Onkel Wanja

Für diese Verzweifelten gibt es kein Entrinnen. Wenn ihr Auftritt im Zentrum der Guckkasten-Bühne von Johannes Schütz beendet ist, müssen sie stundenlang weiter an den Lehmwänden ausharren. In Reih und Glied aufgereiht steht das Edel-Ensemble, das Jürgen Gosch für diese Tschechow-Elegie versammelt hat: meist mit dem Gesicht zum Geschehen, manhmal aber auch mit dem Rücken zum Zentrum und dem Gesicht zur Wand.
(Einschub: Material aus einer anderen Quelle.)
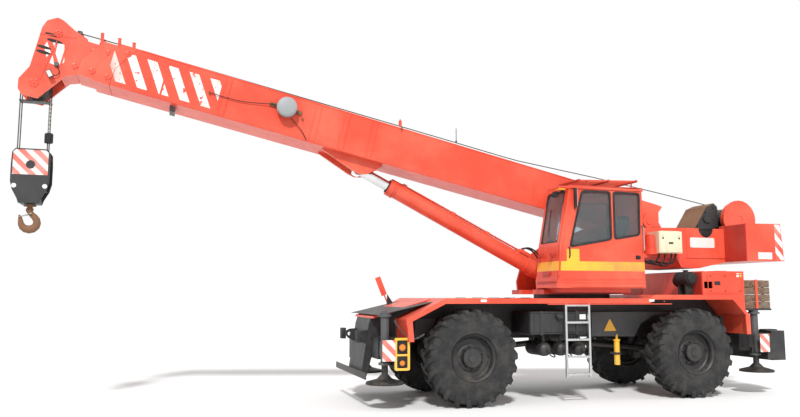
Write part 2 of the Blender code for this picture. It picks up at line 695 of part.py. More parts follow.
def cab():
    side = -CAB_LEFT + 0.045
    inner = [(1.50, 1.88), (3.02, 1.88), (3.005, 3.43), (1.735, 3.44), (1.555, 2.51)]
    ledge = CAB_LOW + 0.122
    skirt = [(1.44, CAB_LOW), (3.07, CAB_LOW), (3.068, ledge), (1.452, ledge)]
    eave = [(1.682, 3.435), (3.055, 3.435), (3.055, 3.47), (1.69, 3.49)]
    opening = [(1.60, 1.99), (2.99, 1.99), (2.985, 3.39), (1.80, 3.39), (1.62, 2.50)]
    right = [(1.80, 2.60), (2.85, 2.60), (2.85, 3.30), (1.92, 3.30)]
    front_cut = [(1.30, 2.56), (1.60, 2.56), (1.78, 3.40), (1.50, 3.40)]
    piece(
        "cab_shell",
        UPPER,
        "red_paint",
        [
            prism(CAB_SIDE, "Y", side, -CAB_RIGHT),
            prism(skirt, "Y", -CAB_LEFT, side + 0.01),
            prism(eave, "Y", -CAB_LEFT, side + 0.01),
        ],
        [
            prism(inner, "Y", side + CAB_WALL, -CAB_RIGHT - CAB_WALL),
            prism(opening, "Y", -1.4, side + CAB_WALL + 0.02),
            prism(front_cut, "Y", side + CAB_WALL + 0.01, -CAB_RIGHT - CAB_WALL - 0.01),
            prism(right, "Y", -CAB_RIGHT - CAB_WALL - 0.02, -0.3),
        ],
    )
    glass_y = (side + CAB_WALL + 0.01 + SLIDE, -CAB_RIGHT - CAB_WALL - 0.01 - SLIDE)
    pane = screen(2.56 + SLIDE, 3.40 - SLIDE, 0.015, 0.008)
    piece("windscreen", UPPER, "cab_glass", [prism(pane, "Y", *glass_y)])
    pane = prism(shrink(right, SLIDE), "Y", -CAB_RIGHT - 0.03, -CAB_RIGHT - 0.022)
    piece("right_window", UPPER, "cab_glass", [pane])
    floor = 1.88 + SEAT
    seat = [(2.30, floor), (2.70, floor), (2.72, 2.28), (2.80, 2.35), (2.90, 3.05), (2.78, 3.08)]
    seat += [(2.66, 2.45), (2.18, 2.42), (2.16, 2.32), (2.30, 2.27)]
    piece("seat", UPPER, "seat_fabric", [prism(seat, "Y", -1.02, -0.60)])


def door():
    low = CAB_LOW + 0.122 + SLIDE
    runner = (1.46, -CAB_LEFT, low)
    slide = empty("door_axis", SLEW, Vector(runner) - Vector(UPPER[1]))
    group = (slide, runner)
    leaf = [(1.462, low), (3.066, low), (3.052, 3.43), (1.684, 3.43), (1.505, 2.505)]
    y0, y1 = -CAB_LEFT, -CAB_LEFT + DOOR_THICK
    piece(
        "cab_door",
        group,
        "red_paint",
        [prism(leaf, "Y", y0, y1)],
        [prism(WINDOW_1, "Y", y0 - 0.1, y1 + 0.1), prism(WINDOW_2, "Y", y0 - 0.1, y1 + 0.1)],
    )
    panes = (("door_glass_front", WINDOW_1), ("door_glass_rear", WINDOW_2))
    for name, outline in panes:
        pane = prism(shrink(outline, SLIDE), "Y", y0 + 0.012, y0 + 0.02)
        piece(name, group, "cab_glass", [pane])


# ---------------------------------------------------------------- boom
# Boom pieces are given in the boom's own frame: the foot pin is the origin and the boom runs along -X.


def along(points):
    """Turns (distance from the foot pin, height across the boom) into (x, z)."""
    return [(-s, n) for s, n in points]


def beam(start, front, half, low, top):
    """A box section with a sloping front end, given as three points down its front."""
    rear = [(start, low), (start, top)]
    return prism(along(rear + front), "Y", -half, half)


def trim(face, low, top):
    """The three points down a sloping face, cut to a new top and bottom."""
    (s0, n0), (s1, n1), (s2, n2) = face
    high = s1 + (s0 - s1) * (top - n1) / (n0 - n1)
    deep = s1 + (s2 - s1) * (low - n1) / (n2 - n1)
    return [(high, top), (s1, n1), (deep, low)]


def boom():
    luff = empty(
        "luff_axis", SLEW, (FOOT_X - SLEW_X, 0, FOOT_Z - DECK_TOP - 0.045), THETA
    )
    base = (luff, (0, 0, 0))
    seam = [(BOOM_SEAM - 0.24, BOOM_TOP), (BOOM_SEAM, -0.02), (BOOM_SEAM + 0.014, BOOM_LOW)]
    shell = seam[:1] + [(-0.18, BOOM_TOP), (-0.31, BOOM_TOP - 0.01), (-0.25, 0.25)]
    shell += [(-0.285, 0.10), (-0.27, -0.08), (-0.18, -0.22), (0.0, BOOM_LOW)]
    shell += [seam[2], seam[1]]
    w = BOOM_WALL
    lug = [(4.95, BOOM_LOW + 0.01), (5.98, BOOM_LOW + 0.01), (5.98, BOOM_LOW - 0.02)]
    lug += [(EYE_S + 0.13, EYE_N - 0.08), (EYE_S, EYE_N - 0.11), (EYE_S - 0.13, EYE_N - 0.08)]
    lug += [(4.95, BOOM_LOW - 0.03)]
    inner, outer = EYE_HALF + CLEAR, LUG_IN + 0.02
    pin = [(0, -outer), (0.075, -outer), (0.075, -inner), (0.045, -inner)]
    pin += [(0.045, inner), (0.075, inner), (0.075, outer), (0, outer)]
    room = box(-BOOM_SEAM - 1, -0.45, -BOOM_HALF + w, BOOM_HALF - w, BOOM_LOW + w, BOOM_TOP - w)
    piece(
        "boom_base",
        base,
        "red_paint",
        [
            prism(along(shell), "Y", -BOOM_HALF, BOOM_HALF),
            prism(along(lug), "Y", LUG_IN, LUG_IN + LUG_THICK),
            prism(along(lug), "Y", -LUG_IN - LUG_THICK, -LUG_IN),
            turned(pin, "Y", (-EYE_S, 0, EYE_N), 24),
        ],
        [room, rod(0.081, "Y", -0.5, 0.5, (0, 0, 0), 24)],
    )
    half, low, top = BOOM_HALF - w, BOOM_LOW + w, BOOM_TOP - w
    parent, collar_half, collar = luff, BOOM_HALF, seam
    stages = (
        # name, rear end, wall, collar's loss of width and height
        ("boom_section_2", 0.60, 0.016, 0.0),
        ("boom_section_3", 0.75, 0.014, 0.03),
    )
    for name, start, wall, loss in stages:
        half, low, top = half - 0.012, low + SLIDE, top - 0.012
        slide = empty(f"{name}_axis", parent, (0, 0, 0))
        face = trim(collar, BOOM_LOW + loss, BOOM_TOP - loss)
        back = [(s + CLEAR, n) for s, n in face]
        front = [(s + COLLAR, n) for s, n in face]
        collar_half = BOOM_HALF - loss
        tube = [(s - 0.004, n) for s, n in trim(front, low, top)]
        inside = box(-12, -start + 0.2, -half + wall, half - wall, low + wall, top - wall)
        piece(
            name,
            (slide, (0, 0, 0)),
            "red_paint",
            [
                beam(start, tube, half, low, top),
                prism(along(back + front[::-1]), "Y", -collar_half, collar_half),
            ],
            [inside],
        )
        parent, collar = slide, front
        half, low, top = half - wall, low + wall, top - wall
    half, low, top = half - 0.012, low + SLIDE, top - 0.012
    slide = empty("boom_tip_axis", parent, (0, 0, 0))
    tube = [(9.95, top), (9.95, 0.0), (9.95, low)]
    head = [
        (9.80, 0.33), (10.0, 0.40), (10.19, 0.50), (10.274, 0.517), (10.40, 0.43),
        (10.438, 0.31), (10.438, -0.317), (10.531, -0.535), (10.50, -0.68),
        (10.427, -0.75), (10.213, -0.742), (10.067, -0.507), (9.938, -0.305), (9.80, -0.25),
    ]  # fmt: skip
    axle = 0.04
    inner = 0.20
    piece(
        "boom_tip",
        (slide, (0, 0, 0)),
        "red_paint",
        [
            beam(0.90, tube, half, low, top),
            prism(along(head), "Y", -half, half),
        ],
        [
            box(-9.70, -0.5, -half + 0.012, half - 0.012, low + 0.012, top - 0.012),
            box(-11, -9.98, -inner, inner, -1, 1),
            rod(axle + 0.0005, "Y", -1, 1, (-HEAD_S, 0, HEAD_N), 24),
            rod(axle + 0.0005, "Y", -1, 1, (-10.20, 0, 0.28), 24),
        ],
    )
    sheaves = (("lower", HEAD_S, HEAD_N), ("upper", 10.20, 0.28))
    for name, s, n in sheaves:
        spin = empty(f"{name}_sheave_axis", slide, (-s, 0, n))
        r = SHEAVE_RADIUS
        reel = [(0, -half), (axle, -half), (axle, -0.13), (r, -0.13), (r, 0.13), (axle, 0.13)]
        reel += [(axle, half), (0, half)]
        spot = (-s, 0, n)
        group = (spin, spot)
        piece(f"head_sheave_{name}", group, "cast_iron", [turned(reel, "Y", spot, 24)], smooth=True)
    return luff, slide


def luffing_cylinder(luff):
    pin_x = FOOT_X - EYE_S * math.cos(THETA) + EYE_N * math.sin(THETA)
    pin_z = FOOT_Z + EYE_S * math.sin(THETA) + EYE_N * math.cos(THETA)
    reach = math.hypot(HEEL_X - pin_x, HEEL_Z - pin_z)
    slope = math.atan2(pin_z - HEEL_Z, HEEL_X - pin_x)
    eye = empty("luff_rod_axis", luff, (-EYE_S, 0, EYE_N), slope - THETA)
    end = reach - 0.63
    piece(
        "luff_rod",
        (eye, (0, 0, 0)),
        "chrome_rod",
        [rod(0.11, "Y", -EYE_HALF, EYE_HALF, (0, 0, 0), 24), rod(ROD_RADIUS, "X", 0.06, end, (0, 0, 0), 20)],
        [rod(0.0458, "Y", -0.2, 0.2, (0, 0, 0), 24)],
    )
    slide = empty("luff_barrel_axis", eye, (0, 0, 0))
    m = BARREL_START
    piece(
        "luff_barrel",
        (slide, (0, 0, 0)),
        "red_paint",
        [
            rod(BARREL_RADIUS, "X", m, reach - 0.09, (0, 0, 0), 20),
            rod(COLLAR_RADIUS, "X", m + 0.01, m + 0.10, (0, 0, 0), 20),
            rod(0.125, "Y", -0.10, 0.10, (reach, 0, 0), 20),
        ],
        [
            rod(ROD_RADIUS + 0.0008, "X", m - 0.1, reach - 0.15, (0, 0, 0), 20),
            rod(0.06, "Y", -0.2, 0.2, (reach, 0, 0), 16),
        ],
    )


def hook_gear(tip):
    hang = empty("hook_swing_axis", tip, (-HEAD_S, 0, HEAD_N), -THETA)
    group = (hang, (0, 0, 0))
    d = BLOCK_DROP
    x = SHEAVE_RADIUS + ROPE_RADIUS + SLIDE
    y = 0.075
    falls = [box(-x - 0.015, x + 0.015, -y - 0.015, y + 0.015, -0.235, -0.22)]
    for sx in (-x, x):
        for sy in (-y, y):
            falls.append(rod(ROPE_RADIUS, "Z", -d - ROPE_PAST, ROPE_PAST, (sx, sy, 0), 8))
    piece("hoist_ropes", group, "wire_rope", falls)
    lift = empty("hook_hoist_axis", hang, (0, 0, -d))
    b = BLOCK_HALF
    cheek = [(-0.12, 0.23), (0.12, 0.23), (b - 0.01, 0.12), (b, -0.05), (0.20, -0.40), (0.12, -0.58)]
    cheek += [(-0.12, -0.58), (-0.20, -0.40), (-b, -0.05), (-b + 0.01, 0.12)]
    sheave = [(0, -0.13), (SHEAVE_RADIUS, -0.13), (SHEAVE_RADIUS, 0.13), (0, 0.13)]
    piece(
        "hook_block",
        (lift, (0, 0, 0)),
        "black_paint",
        [
            turned(sheave, "Y", (0, 0, 0), 32),
            prism(cheek, "Y", -0.15, -0.125),
            prism(cheek, "Y", 0.125, 0.15),
            box(-0.10, 0.10, -0.14, 0.14, -0.58, -0.36),
        ],
    )
    swivel = empty("hook_swivel_axis", lift, (0, 0, -0.58))
    bar = [
        (0.0, -0.0005, 0.04), (0.0, -0.07, 0.04), (-0.045, -0.12, 0.045), (-0.105, -0.19, 0.05),
        (-0.125, -0.27, 0.053), (-0.085, -0.345, 0.055), (0.0, -0.375, 0.055),
        (0.08, -0.335, 0.05), (0.115, -0.265, 0.042), (0.125, -0.205, 0.032), (0.145, -0.155, 0.018),
    ]  # fmt: skip
    piece("hook", (swivel, (0, 0, 0)), "black_paint", [swept(bar, 10)], smooth=True)


chassis()
deck()
hood()
outrigger_boxes()
tanks()
axles()
wheels()
outriggers()
slewing()
turntable()
winch()
cab()
door()
LUFF, TIP = boom()
luffing_cylinder(LUFF)
hook_gear(TIP)
bpy.context.view_layer.update()
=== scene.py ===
import math
import random

import bmesh
import bpy
from mathutils import Matrix, Vector


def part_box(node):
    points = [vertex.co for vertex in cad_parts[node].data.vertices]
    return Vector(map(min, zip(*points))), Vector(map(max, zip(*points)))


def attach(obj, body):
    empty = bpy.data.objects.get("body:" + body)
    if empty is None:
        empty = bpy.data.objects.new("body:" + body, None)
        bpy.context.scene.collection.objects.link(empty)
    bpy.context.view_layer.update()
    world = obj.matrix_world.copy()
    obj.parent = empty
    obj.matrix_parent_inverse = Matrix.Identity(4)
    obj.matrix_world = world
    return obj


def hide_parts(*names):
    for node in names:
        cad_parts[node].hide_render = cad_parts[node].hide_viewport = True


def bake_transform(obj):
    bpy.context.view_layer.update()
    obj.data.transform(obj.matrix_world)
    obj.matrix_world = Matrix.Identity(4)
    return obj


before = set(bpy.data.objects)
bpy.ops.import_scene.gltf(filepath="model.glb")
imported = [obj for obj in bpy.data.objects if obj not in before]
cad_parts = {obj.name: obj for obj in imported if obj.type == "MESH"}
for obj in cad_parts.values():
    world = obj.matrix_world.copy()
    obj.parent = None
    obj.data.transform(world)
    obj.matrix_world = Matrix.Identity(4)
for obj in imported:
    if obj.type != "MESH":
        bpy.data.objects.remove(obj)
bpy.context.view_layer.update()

# Stations along X are counted from the front axle, as a mechanic would read them.
axleX = (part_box("front_left_tyre")[0][0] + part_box("front_left_tyre")[1][0]) / 2
boomPin = Vector((axleX + 3.70, 0, 3.02))
boomAngle = math.radians(12.8)
sides = {"left": -1, "right": 1}
shift = Matrix.Translation


def at(x, y, z):
    return Vector((axleX + x, y, z))


def onBoom(s, n, y=0.0):
    c, d = math.cos(boomAngle), math.sin(boomAngle)
    return Vector((boomPin.x - s * c + n * d, y, boomPin.z + s * d + n * c))


def addToScene(thing):
    bpy.context.scene.collection.objects.link(thing)


# shader nodes


def link(tree, value, socket):
    if isinstance(value, bpy.types.NodeSocket):
        tree.links.new(value, socket)
    else:
        socket.default_value = value


def maths(tree, operation, a, b=0.0, clamp=False):
    node = tree.nodes.new("ShaderNodeMath")
    node.operation = operation
    node.use_clamp = clamp
    link(tree, a, node.inputs[0])
    link(tree, b, node.inputs[1])
    return node.outputs[0]


def times(tree, a, b, clamp=False):
    return maths(tree, "MULTIPLY", a, b, clamp)


def plus(tree, a, b, clamp=False):
    return maths(tree, "ADD", a, b, clamp)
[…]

Fast drei Stunden lang voller Kunstpausen leiden die Tschechow-Figuren an ihrer Unzulänglichkeit, ihrer Langeweile und ihrer unerwiderten Liebe. Weitschweifige Klagen über ihr Schicksal und ihre verpassten Chancen wechseln sich mit kurzen Wut- und Zornausbrüchen, bevor Meike Droste als Sonja zum berührenden Schlussmonolog ansetzen darf. Beschwörend ruft sie „Wir ruhen uns aus! Wir ruhen uns aus!“, glaubt aber selbst nicht daran und wischt Ulrich Matthes, der als Onkel Wanja wie ein Häuflein Elend auf seiner Bank kauert, die Tränen aus dem Gesicht.

13 Jahre nach der Premiere ist dieser Theater-Klassiker noch bis 31. Januar 2021 als Streaming-Angebot des DT Berlin und der Plattform dringeblieben abrufbar. Damals jubelten die Feuilletons ergriffen über die tränenreiche Verzweiflungs-Performance eines hochkarätigen Ensembles. „Onkel Wanja“ räumte reihenweise Preise ab: In die 10er-Auswahl des Theatertreffens war der Abend sowieso eingeladen, darüber hinaus wurde sie zur „Inszenierung des Jahres“ gewählt. Ulrich Matthes und Jens Harzer, der damals als Gast verpflichtet wurde und heute im Hamburger Thalia-Ensemble ist, teilten sich die Auszeichnung als „Schauspieler des Jahres“, Constanze Becker, die Oliver Reese zunächst nach Frankfurt, dann ans Berliner Ensemble folgte, wurde zur „Schauspielerin des Jahres“ gekürt.

Dieser Archiv-Stream ist in all seinem Retro-Charme vor allem theaterhistorisch interessant, weil Goschs eingangs beschriebener Stil, dass seine Spieler*innen immer auf der Bühne präsent bleiben müssen, bis heute immer wieder zitiert wird, zum Beispiel von Daniela Löffner bei „Väter und Söhne“ oder Johan Simons im „Hamlet“.